There are four members of the IL-36 family which bind to the IL-36 receptor (IL1RL2/IL-1Rrp2/IL-36 receptor dimer) with varying affinities. IL36A, IL36B, and IL36G are IL-36 receptor agonists. IL36RA is an IL-36 receptor antagonist, inhibiting IL-36R signaling. The agonists are known to activate NF-κB, mitogen-activated protein kinases, Erk1/2 and JNK through IL-36R/IL-1RAcP, which targets the IL-8 promotor and results in IL-6 secretion and induces various proinflammatory mediators. Binding of the IL-36R agonists to IL-1Rrp2 recruits IL-1RAcP, activating the signaling pathway. IL-36Ra binds to IL-36R, preventing the recruitment of IL-1RAcP.

== Function ==
IL-36 has been found to activate T cell proliferation and release of IL-2. Before the functions of the IL-36 cytokines were determined, they were named as derivatives of IL-1F; they were renamed to their current designations in 2010.

Due to their predominant expression in epithelial tissues, IL-36 cytokines are believed to play a significant role in the pathogenesis of skin diseases, especially that of psoriasis. IL-36 has also been linked to psoriatic arthritis, systemic lupus erythematosus, inflammatory bowel disease, ulcerative colitis, Crohn's disease, and Sjögren's syndrome.

IL-36 must be cleaved at the N-terminus to become active, probable enzymes mediating the activation could be neutrophil granule-derived proteases, elastase, and cathepsin G, although they may activate the cytokines differentially.

IL-36 is expressed by many cells types, most predominantly keratinocytes, respiratory epithelium, various nervous tissue, and monocytes.

== Genes and expression ==
The genes encoding for the IL-36 cytokines are found on chromosome 2q14.1. All three are located in a cluster with other members of IL-1 family and the gene order from centromere to telomere is IL-1A-IL-1B-IL-37-IL-36G-IL-36A-IL-36B-IL-36RN-IL1F10-IL-1RN, and only IL-1A, IL-1B and IL-36B. All of them probably arose from a common ancestral gene, which is most likely a primordial IL-1 receptor antagonist gene.

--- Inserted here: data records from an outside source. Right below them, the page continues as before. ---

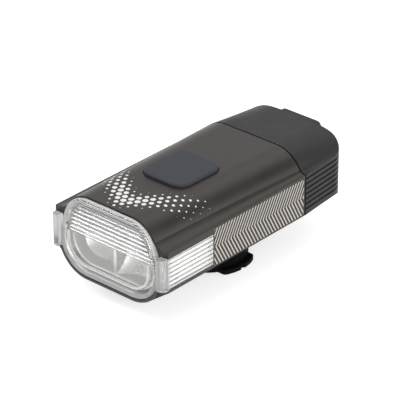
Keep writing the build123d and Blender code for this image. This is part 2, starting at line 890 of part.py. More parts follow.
# Driver chip and coil under the board
with BuildPart() as driver_chip:
    with Locations((coil_x, front_y + chip_reach, under_board_z)):
        Box(chip_side, chip_side, chip_height, align=hung)
driver_chip.part.label = "driver_chip"
with BuildPart() as driver_coil:
    with BuildSketch(Plane.XZ.offset(-(front_y + coil_reach))):
        with BuildLine():
            Polyline(
                (-coil_x, under_board_z),
                (-coil_x + coil_radius, under_board_z),
                (-coil_x + coil_radius, under_board_z - coil_rim),
                (-coil_x + coil_waist, under_board_z - coil_rim),
                (-coil_x + coil_waist, under_board_z - coil_height + coil_rim),
                (-coil_x + coil_radius, under_board_z - coil_height + coil_rim),
                (-coil_x + coil_radius, under_board_z - coil_height),
                (-coil_x, under_board_z - coil_height),
                close=True,
            )
        make_face()
    revolve(axis=Axis((-coil_x, front_y + coil_reach, 0), (0, 0, 1)))
driver_coil.part.label = "driver_coil"

# Charging socket under the board's rear end, with its blade
with BuildPart() as usb_socket:
    with BuildSketch(across(usb_mouth_y)):
        with Locations((0, port_z)):
            RectangleRounded(usb_width, usb_height, usb_round)
    extrude(amount=usb_length)
    with BuildSketch(across(usb_mouth_y)):
        with Locations((0, port_z)):
            RectangleRounded(usb_width - 2 * usb_shell, usb_height - 2 * usb_shell, usb_round - usb_shell)
    extrude(amount=usb_length - usb_back, mode=Mode.SUBTRACT)
    blade_span = (usb_mouth_y - usb_length, usb_mouth_y - usb_length + usb_back + usb_blade_length)
    blade_zs = (port_z - usb_blade_height / 2, port_z + usb_blade_height / 2)
    add(block(pair(usb_blade_width), blade_span, blade_zs))
usb_socket.part.label = "usb_socket"

# Battery and its two metal tabs
with BuildPart() as battery_pack:
    add(block(pair(pack_width), (pack_front_y, pack_back_y), (pack_z, pack_z + pack_height)))
    fillet(battery_pack.edges().filter_by(Axis.Y), pack_round)
battery_pack.part.label = "battery_pack"
with BuildPart() as battery_tabs:
    for x in pair(tab_spacing):
        tab_xs = (x - tab_width / 2, x + tab_width / 2)
        tab_zs = (pack_z + pack_height - tab_inset, under_board_z)
        add(block(tab_xs, (pack_back_y, pack_back_y + tab_thickness), tab_zs))
battery_tabs.part.label = "battery_tabs"

# Power button: hollow rubber cap with a flange under the shell and a nub over the plunger
with BuildPart() as power_button:
    with BuildSketch(Plane.XY.offset(flange_z)):
        with Locations((0, button_y)):
            RectangleRounded(button_width, button_length, button_radius)
    extrude(amount=button_top_z - flange_z)
    fillet(power_button.faces().sort_by(Axis.Z)[-1].edges(), button_top_round)
    with BuildSketch(Plane.XY.offset(flange_z)):
        with Locations((0, button_y)):
            RectangleRounded(
                button_width + 2 * button_flange,
                button_length + 2 * button_flange,
                button_radius + button_flange,
            )
    extrude(amount=button_flange_height)
    with BuildSketch(Plane.XY.offset(flange_z)):
        with Locations((0, button_y)):
            RectangleRounded(
                button_width - 2 * button_wall, button_length - 2 * button_wall, button_radius - button_wall
            )
    extrude(amount=button_top_z - button_roof - flange_z, mode=Mode.SUBTRACT)
    with Locations((0, button_y, plunger_top_z)):
        Cylinder(nub_radius, button_top_z - button_roof - plunger_top_z, align=seated)
power_button.part.label = "power_button"

# Rubber frame that keeps water out round the button, under the shell's ceiling
with BuildPart() as button_seal:
    with BuildSketch(Plane.XY.offset(seal_z)):
        with Locations((0, button_y)):
            opening_width = button_width + 2 * slide_gap
            opening_length = button_length + 2 * slide_gap
            opening_radius = button_radius + slide_gap
            RectangleRounded(
                opening_width + 2 * seal_width, opening_length + 2 * seal_width, opening_radius + seal_width
            )
            RectangleRounded(opening_width, opening_length, opening_radius, mode=Mode.SUBTRACT)
    extrude(amount=seal_thickness)
button_seal.part.label = "button_seal"

# Rubber cover of the charging port, round about its hinge at the lower edge
with BuildPart() as usb_cover:
    with BuildSketch(Plane.YZ.offset(-cover_width / 2)):
        with Locations((hinge_y, hinge_z)):
            Circle(cover_thickness / 2)
            Rectangle(cover_thickness, cover_top_z - hinge_z, align=(Align.CENTER, Align.MIN))
    extrude(amount=cover_width)
    cover_top = usb_cover.faces().sort_by(Axis.Z)[-1]
    fillet(cover_top.edges().filter_by(Axis.Y), cover_corner_radius)
    cover_front = usb_cover.faces().filter_by(Axis.Y).sort_by(Axis.Y)[-1]
    fillet(cover_front.edges().filter_by(Axis.Z, reverse=True).sort_by(Axis.Z)[1:], cover_edge_round)
    with BuildSketch(across(cover_y)):
        with Locations((0, port_z)):
            RectangleRounded(
                usb_width + 2 * (port_gap - cover_plug_gap),
                usb_height + 2 * (port_gap - cover_plug_gap),
                usb_round + port_gap - cover_plug_gap,
            )
    extrude(amount=cover_plug_depth)
usb_cover.part.label = "usb_cover"

# Fixed root of the cover, pressed into the cap by two studs
with BuildPart() as usb_cover_anchor:
    anchor_ys = (cover_seat_y, cover_seat_y + cover_thickness)
    add(block(pair(cover_width), anchor_ys, (anchor_z, anchor_top_z)))
    with BuildSketch(across(cover_seat_y)):
        with Locations(*[(x, anchor_z + anchor_height / 2) for x in pair(anchor_stud_spacing)]):
            Circle(anchor_stud_radius)
    extrude(amount=anchor_stud_depth)
usb_cover_anchor.part.label = "usb_cover_anchor"

# Screws of the tray, the cap and the bayonet plate
with BuildPart() as tray_screws:
    add(screws(tray_screw, tray_screw_places, belly_z, 0))
tray_screws.part.label = "tray_screws"
with BuildPart() as cap_screws:
    add(screws(cap_screw, cap_screw_places, belly_z, 0))
cap_screws.part.label = "cap_screws"
with BuildPart() as plate_screws:
    add(screws(plate_screw, plate_screw_places, 0, 0))
plate_screws.part.label = "plate_screws"

# Bayonet plate: two notched tabs that turn into the bracket
with BuildPart() as bayonet_plate:
    with BuildSketch(Plane.XY) as plate_sketch:
        add(plate_face(0))
        fillet(plate_sketch.vertices(), plate_corner)
        with Locations(*[(x, 0) for x in pair(2 * (plate_radius + notch_offset))]):
            Circle(notch_radius, mode=Mode.SUBTRACT)
    extrude(amount=plate_thickness)
    add(screws(plate_screw, plate_screw_places, 0, touch_gap), mode=Mode.SUBTRACT)
bayonet_plate.part.label = "bayonet_plate"

os.makedirs("parts", exist_ok=True)
nodes = [
    top_shell, lower_tray, rear_cap, rear_seal, front_lens, lens_gasket, side_window_left,
    side_window_right, reflector, led_board, heat_block, thermal_pad, led_flex, main_board, board_screws,
    tact_switch, switch_plunger, status_led, driver_chip, driver_coil, usb_socket, battery_pack,
    battery_tabs, power_button, button_seal, usb_cover, usb_cover_anchor, tray_screws, cap_screws,
    plate_screws, bayonet_plate,
]
for solid in [node.part for node in nodes] + leds:
    export_step(solid, f"parts/{solid.label}.step")
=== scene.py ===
"""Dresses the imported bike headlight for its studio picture, in metres, in the CAD model's frame."""
from __future__ import annotations

import json
import logging
import math
from abc import ABC, abstractmethod
from dataclasses import dataclass, field
from enum import Enum, auto
from typing import Callable, Union

import bmesh
import bpy
from mathutils import Matrix, Vector

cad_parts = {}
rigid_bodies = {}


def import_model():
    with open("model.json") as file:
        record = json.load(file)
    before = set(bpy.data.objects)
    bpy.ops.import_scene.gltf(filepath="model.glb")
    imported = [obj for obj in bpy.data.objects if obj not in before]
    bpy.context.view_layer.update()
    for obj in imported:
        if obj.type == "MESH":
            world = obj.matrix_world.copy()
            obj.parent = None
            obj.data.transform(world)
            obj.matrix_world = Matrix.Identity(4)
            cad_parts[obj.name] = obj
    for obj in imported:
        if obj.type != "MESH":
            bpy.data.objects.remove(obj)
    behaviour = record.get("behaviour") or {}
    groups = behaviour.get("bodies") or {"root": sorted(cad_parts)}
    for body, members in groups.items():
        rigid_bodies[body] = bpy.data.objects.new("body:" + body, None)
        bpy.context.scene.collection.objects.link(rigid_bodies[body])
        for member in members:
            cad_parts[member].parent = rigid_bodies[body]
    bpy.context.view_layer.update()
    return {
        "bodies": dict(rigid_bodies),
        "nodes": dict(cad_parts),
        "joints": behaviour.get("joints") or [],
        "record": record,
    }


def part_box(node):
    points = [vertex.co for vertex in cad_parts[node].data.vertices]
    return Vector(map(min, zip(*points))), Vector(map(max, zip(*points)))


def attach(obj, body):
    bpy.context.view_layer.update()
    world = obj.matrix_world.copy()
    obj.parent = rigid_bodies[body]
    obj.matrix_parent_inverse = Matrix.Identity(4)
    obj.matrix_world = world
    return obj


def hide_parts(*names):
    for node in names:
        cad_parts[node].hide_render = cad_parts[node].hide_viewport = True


LOG = logging.getLogger("bike_headlight")
MM = 0.001
PAST_MM = 1.0  # How far a zone reaches past the box that it follows
Colour = tuple[float, float, float, float]
Span = tuple[float, float]
Direction = tuple[float, float, float]
Ring = list[bmesh.types.BMEdge]
Input = Union[bpy.types.Node, bpy.types.NodeSocket, float, tuple, None]


def srgb(code: str) -> Colour:
    """Turns an sRGB hex colour to a linear one.

    Args:
        code: Six hex digits.

    Returns:
        Linear red, green and blue, and full opacity.
    """
    channels = [int(code[i : i + 2], 16) / 255 for i in (0, 2, 4)]
    linear = [c / 12.92 if c <= 0.04045 else ((c + 0.055) / 1.055) ** 2.4 for c in channels]
    return (linear[0], linear[1], linear[2], 1.0)


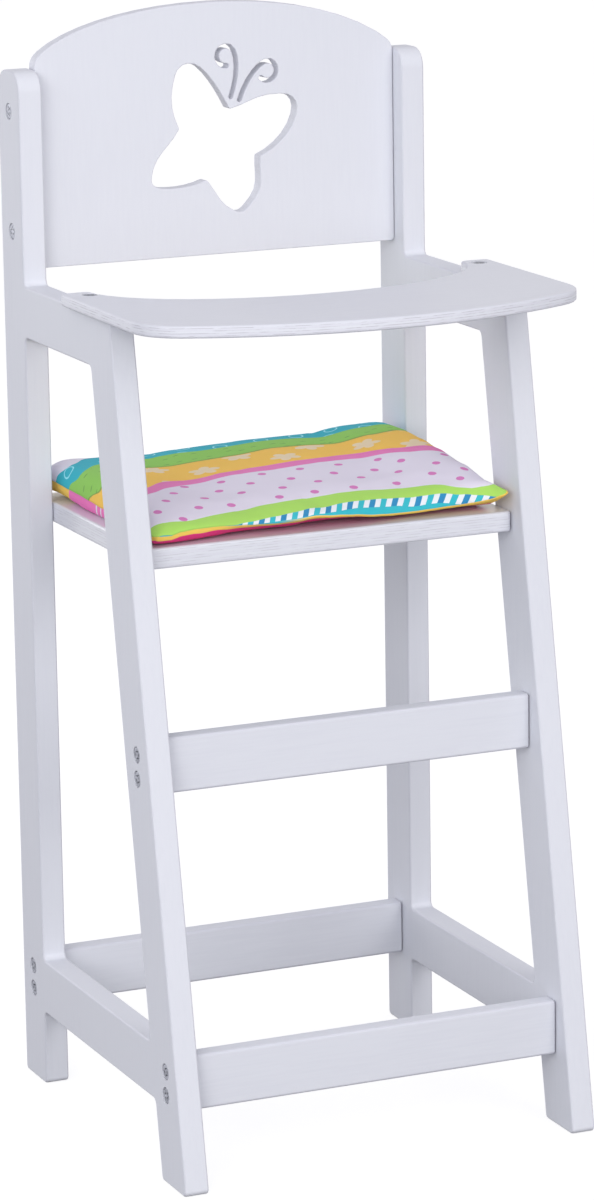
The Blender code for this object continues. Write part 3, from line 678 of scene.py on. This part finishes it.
def cushionMesh():
    given = cushionShape
    seat = seatBox[1][2]
    left, right = given["leftEdge"] * mm, given["rightEdge"] * mm
    rear = yRear + given["rearEdge"] * mm
    columns, rows = given["columns"], given["rows"]
    halfX, halfY = (right - left) / 2, given["halfDepth"]

    def plan(u, v):
        # u and v run from -1 to 1, left to right and front to rear; corners slightly rounded
        corner = given["cornerRadius"]
        x, y = halfX * u, halfY * v
        overX, overY = max(abs(x) - halfX + corner, 0), max(abs(y) - halfY + corner, 0)
        reach, longest = math.hypot(overX, overY), max(overX, overY)
        if reach > 0:
            x = math.copysign(min(abs(x), halfX - corner) + overX * longest / reach, u)
            y = math.copysign(min(abs(y), halfY - corner) + overY * longest / reach, v)
        x -= math.copysign(given["sideDrawIn"] * (1 - v * v) * abs(u) ** 3, u)
        x += (left + right) / 2
        front = yRear + frontAt(x, "edge") * mm
        back = rear - given["rearDrawIn"] * (1 - u * u)
        share = (y / halfY + 1) / 2
        return x, front + (back - front) * share

    def seamHeight(u, v, x, y):
        # a knife-edge seam that waves a little; the front right corner is lifted
        toFront, toLeft, toRight = [smooth((side - given["cornerFrom"]) / given["cornerOver"])
                                    for side in (-v, -u, u)]
        sideLift = given["sideSeam"] + (table(leftSeam, (y - yRear) / mm) - given["sideSeam"]) * toLeft
        sideLift += given["rightLift"] * toRight * smooth((-v - given["liftFrom"]) / given["liftOver"])
        lift = sideLift + (frontAt(x, "lift") - sideLift) * toFront
        return lift * mm + waver(x, y, "seamWaver")

    def topHeight(x, y):
        crown = table(crownAcross, x / mm) * mm
        side = smooth((x - left) / (right - left))
        depth = (y - yRear) / mm
        crown *= table(crownAlong, depth, 1) * (1 - side) + table(crownAlong, depth, 2) * side
        return crown + waver(x, y, "topWaver")

    across = evenSteps(columns, 2 * halfX, given["leftRoll"], given["rightRoll"], given["acrossRise"])
    along = evenSteps(rows, 2 * halfY, given["frontRoll"], given["rearRoll"], given["alongRise"])
    shape = bmesh.new()
    rim = shape.verts.layers.float.new("rim")
    top, bottom = {}, {}
    for row, v in enumerate(along):
        for column, u in enumerate(across):
            x, y = plan(u, v)
            toLeft, toRight = halfX * (1 + u), halfX * (1 - u)
            toFront, toRear = halfY * (1 + v), halfY * (1 - v)
            share = (rollShare(toLeft, given["leftRoll"]) * rollShare(toRight, given["rightRoll"])
                     * rollShare(toFront, frontAt(x, "topRoll") * mm)
                     * rollShare(toRear, given["rearRoll"]))
            seam = seamHeight(u, v, x, y)
            nearest = min(toLeft, toRight, toFront, toRear)
            ripple = waver(x, y, "puckers")
            ripple *= math.exp(-nearest / given["puckerWithin"]) * min(share * 3, 1)
            # the middle starts this much lower and swells by about as much
            low = given["startLow"] * smooth(nearest / given["swellWithin"])
            high = topHeight(x, y) - low - seam
            top[column, row] = shape.verts.new((x, y, seat + seam + high * share + ripple))
            if column in (0, columns) or row in (0, rows):
                bottom[column, row] = top[column, row]
                continue
            turn, belly = frontAt(x, "underRoll") * mm, frontAt(x, "belly")
            gentle = 1 - max(1 - toFront / turn, 0) ** 2
            down = rollShare(toFront, turn) * belly + gentle * (1 - belly)
            down *= rollShare(toLeft, given["leftBelly"]) * rollShare(toRight, given["rightBelly"])
            down *= rollShare(toRear, given["rearBelly"])
            nearFront = max(1 - toFront / given["frontHoverWithin"], 0)
            nearLeft = max(1 - toLeft / given["leftHoverWithin"], 0)
            hover = frontAt(x, "hover") * mm * nearFront ** 2
            hover += table(leftHover, (y - yRear) / mm) * mm * nearLeft ** 2
            rest = given["clearSeat"] + hover
            bottom[column, row] = shape.verts.new((x, y, seat + seam - (seam - rest) * down))
    uvLayer = shape.loops.layers.uv.new("print")
    # the print follows the cloth: distance along the surface from the middle and from the rear
    alongX, alongY = {}, {}
    for name, sheet in ((0, top), (1, bottom)):
        for row in range(rows + 1):
            far = walked([sheet[column, row] for column in range(columns + 1)])
            for column in range(columns + 1):
                alongX[name, column, row] = far[column] - far[columns // 2]
        for column in range(columns + 1):
            far = walked([sheet[column, row] for row in range(rows, -1, -1)])
            for row in range(rows + 1):
                alongY[name, column, row] = far[rows - row]
        for (column, row), point in sheet.items():  # distance over the cloth to the nearest seam
            placeX, placeY = alongX[name, column, row], alongY[name, column, row]
            point[rim] = min(placeX - alongX[name, 0, row], alongX[name, columns, row] - placeX,
                             placeY, alongY[name, column, 0] - placeY)
    for row in range(rows):
        for column in range(columns):
            corners = [(column, row), (column + 1, row), (column + 1, row + 1), (column, row + 1)]
            for name, sheet, order in ((0, top, corners), (1, bottom, corners[::-1])):
                face = shape.faces.new([sheet[corner] for corner in order])
                face.material_index = name
                face.smooth = True
                for loop, corner in zip(face.loops, order):
                    loop[uvLayer].uv = (alongX[(name, *corner)], alongY[(name, *corner)])
    bmesh.ops.recalc_face_normals(shape, faces=shape.faces)
    return meshFrom(shape, "cushion")


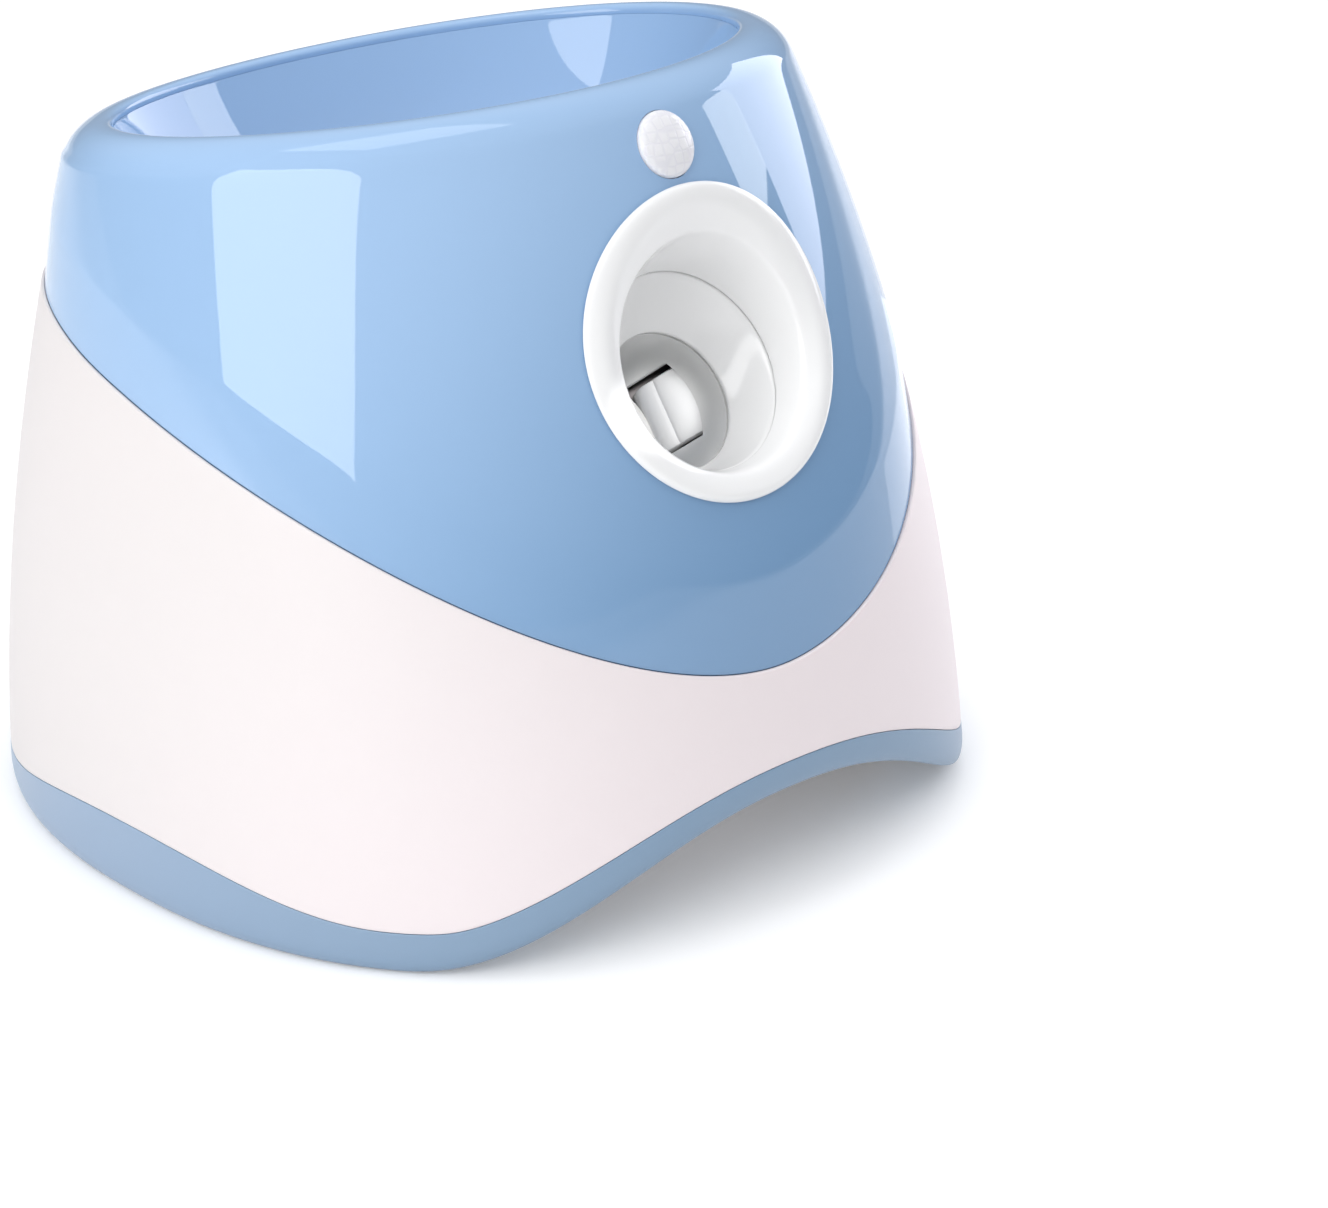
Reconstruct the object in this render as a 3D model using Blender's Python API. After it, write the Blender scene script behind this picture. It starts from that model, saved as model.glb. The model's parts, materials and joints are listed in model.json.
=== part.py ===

All three genes are mainly expressed in keratinocytes, bronchial epithelium, brain tissue, and monocytes/macrophages. In the epidermis IL-36 cytokine expression is limited to granular layer keratinocytes with little to no expression in basal layer keratinocytes.

IL-36Ra is constitutively expressed in keratinocytes, whereas IL-36γ expression in keratinocytes is rapidly induced after stimulation with TNF or PMA (Phorbol 12-myristate 13-acetate).

== Clinical significance ==
IL-36-alpha functions primarily in skin and demonstrates increased expression in psoriasis. In addition, decreased expression of this gene has been linked to a poor prognosis in both hepatocellular carcinoma and colorectal cancer patients.

IL-36 cytokines may play a regulatory role in the pathogenesis of inflammatory disorders such as folliculitis and eosinophilic pustular folliculitis. In addition, in acute generalized exanthematous pustulosis, IL-36 (mainly IL-36 gamma) was overexpressed in skin lesions.

Studies revealed that T cells were sufficient to cause skin inflammation after Staphylococcus aureus exposure on mice, mediating the skin inflammation via IL-36-controlled, IL-17-dependent T cell responses.

IL-36 is significantly involved in the pathogenesis of psoriasis leading to it being targeted therapeutically. Human psoriatic skin plaques displayed elevated IL-36beta. In addition, It was found that serum IL-36 levels are higher in patients with psoriasis vulgaris and its levels positively correlate with disease activity, suggesting that serum IL-36 levels might serve as useful biomarkers in patients with psoriasis.